The unprecedented amount of information that smart cities are bound to bring forth, however, warrants a cautious approach, and calls for clear-cut values in order to orient the design of the data gathering and processing infrastructures on which smart cities will be based. On one hand, the data gathered by and through the smart city environment can revolutionize urbanism, and enable a plethora of positive effects and constructive consequences. On the other, the array of networked sensors and the extensive data processing capabilities that define the smart city’s technological stack raise a number of legal and policy issues, which need to be tackled from the very outset of the smart city’s development – from the design phase on.

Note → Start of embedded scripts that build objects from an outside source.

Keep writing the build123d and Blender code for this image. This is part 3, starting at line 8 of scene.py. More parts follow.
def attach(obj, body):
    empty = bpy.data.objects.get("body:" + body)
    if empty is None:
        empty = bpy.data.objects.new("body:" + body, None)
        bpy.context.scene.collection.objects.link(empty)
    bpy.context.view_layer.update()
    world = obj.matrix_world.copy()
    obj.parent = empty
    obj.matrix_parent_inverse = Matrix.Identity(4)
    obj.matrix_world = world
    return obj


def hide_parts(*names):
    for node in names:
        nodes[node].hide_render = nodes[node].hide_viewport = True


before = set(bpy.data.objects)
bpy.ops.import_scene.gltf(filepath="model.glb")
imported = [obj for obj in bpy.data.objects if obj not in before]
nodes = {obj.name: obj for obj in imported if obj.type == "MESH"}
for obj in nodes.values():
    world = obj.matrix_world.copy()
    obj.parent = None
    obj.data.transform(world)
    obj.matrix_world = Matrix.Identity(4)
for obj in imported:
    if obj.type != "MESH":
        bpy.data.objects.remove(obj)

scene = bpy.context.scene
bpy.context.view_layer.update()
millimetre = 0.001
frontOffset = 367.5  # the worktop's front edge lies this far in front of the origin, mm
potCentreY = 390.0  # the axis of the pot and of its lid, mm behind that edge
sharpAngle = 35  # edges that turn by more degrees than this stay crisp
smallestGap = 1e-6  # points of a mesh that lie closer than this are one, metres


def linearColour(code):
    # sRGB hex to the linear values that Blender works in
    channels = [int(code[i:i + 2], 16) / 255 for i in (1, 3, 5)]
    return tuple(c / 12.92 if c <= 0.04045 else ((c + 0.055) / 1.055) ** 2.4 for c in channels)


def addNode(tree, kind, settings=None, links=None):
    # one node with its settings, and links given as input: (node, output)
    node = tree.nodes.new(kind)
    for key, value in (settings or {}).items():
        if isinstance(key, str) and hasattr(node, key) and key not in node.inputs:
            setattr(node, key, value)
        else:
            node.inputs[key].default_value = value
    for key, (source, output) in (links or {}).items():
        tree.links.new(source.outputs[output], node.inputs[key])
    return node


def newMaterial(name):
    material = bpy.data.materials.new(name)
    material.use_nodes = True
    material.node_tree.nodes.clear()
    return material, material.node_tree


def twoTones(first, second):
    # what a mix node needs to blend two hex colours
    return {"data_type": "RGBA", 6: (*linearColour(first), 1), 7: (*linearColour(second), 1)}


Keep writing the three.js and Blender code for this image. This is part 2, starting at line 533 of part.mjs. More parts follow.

Privacy and data protection, in primis, are naturally threatened by the deluge of data gathered by the multiplicity of sensors on which the smart city is based. The future evolution of large-scale smart environments has the potential to shift the normality of urban dwelling from a paradigm in which anonymity is the norm and identification the exception to one in which inhabitants are identified by default, and anonymous by exception. The SPOW project, carried on together with TU Delft’s Open Data Knowledge Centre (KcOD), aims at investigating the idea of balancing open data – both a by-product of and a precondition for the smart city’s development – and the right to personal data protection.
Supervisors: Prof. dr. Eleni Kosta (TiU) and Dr. ir. Bastiaan van Loenen (TU Delft)
"Care to Explain?" Articulating legal demands to explain AI-infused decisions, responsibly
Aviva de Groot
The implementation of decision (support) tools that make use of complex computational methods is accelerating. Their current opacity raises many-natured concerns, e.g. around domination, objectification, and moral agency. With the much discussed duties in European data protection law to explain automatedly generated decisions as a starting point, Aviva de Groot's research aims to identify rights relevant explanatory benchmarks for these AI-infused practices.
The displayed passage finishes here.